Tulum- Marvel at the quiet and peace in Tulum. Take an early morning dip to the blue waters and see the sunrise over the Mayan ruins which are actually on the beach.
Templo Mayor- Templo Mayor, meaning the Great Temple is the principal temple of the Aztecs. Explore the site which has once been believed to be the center of the universe. Within the temple is the Museo del Templo Mayor which houses a large collection of artifacts that gives us an idea of the Aztec Civilization.
Mexican currency is the Mexican Nuevo Peso (New Mexican Peso, M$) which is divided into 100 centavos. There are six banknotes in circulation in the denominations of M$20, 50, 100, 200, 500 and 1 000. There are eleven coins in denominations of M$1, 2, 5, 10, 20, 50 and 100 and 5, 10, 20 and 50 centavos. The M$1 000 note bill is often not accepted and tourists will have a hard time getting a change for it.
Cash is the king in Mexican markets. US dollar is widely accepted because, odd it may seem, it is difficult to pay in pesos sometimes. Exchange can be done at banks, major hotels and currency exchange houses (casas de cambio). Exchange rates are reasonable and currency exchange houses often offer the best rates and quicker service compared to banks. ATMs are scattered in most cities, major towns and tourist destination sites. They are the easiest and most convenient way to get money.
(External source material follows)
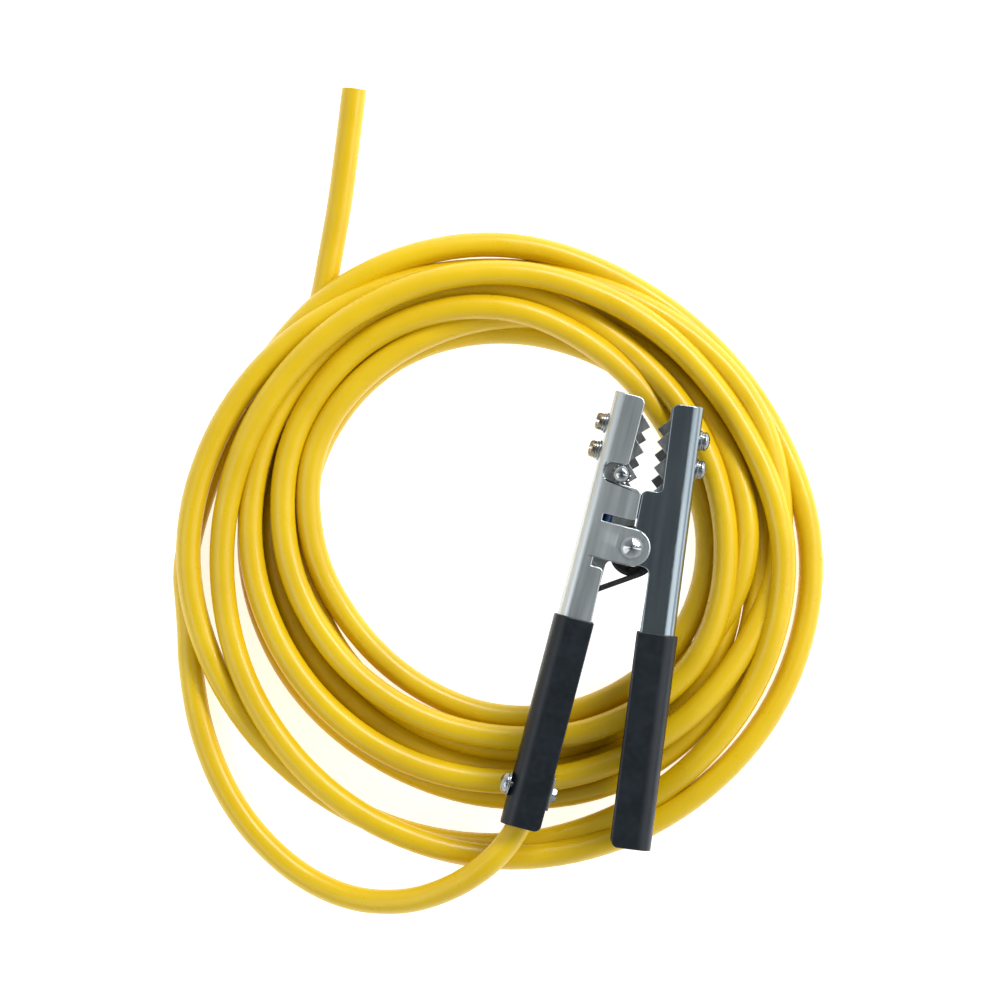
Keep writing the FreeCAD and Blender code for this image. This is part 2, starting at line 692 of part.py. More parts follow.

Credit cards are not as widely accepted in the country as in USA. The most accepted cards are MasterCard and Visa. Other cards like American Express and Diners Club are also accepted but are limited. With cash and credit cards available, traveler’s checks are not recommended to carry when traveling into the country. However, there are some exchange houses that accept checks issued by well known brands. These casas de cambio give better rates than hotels and faster services than banks.
To avoid additional charges when changing traveler’s checks, bring them in Pounds Sterling, Euros and US dollars.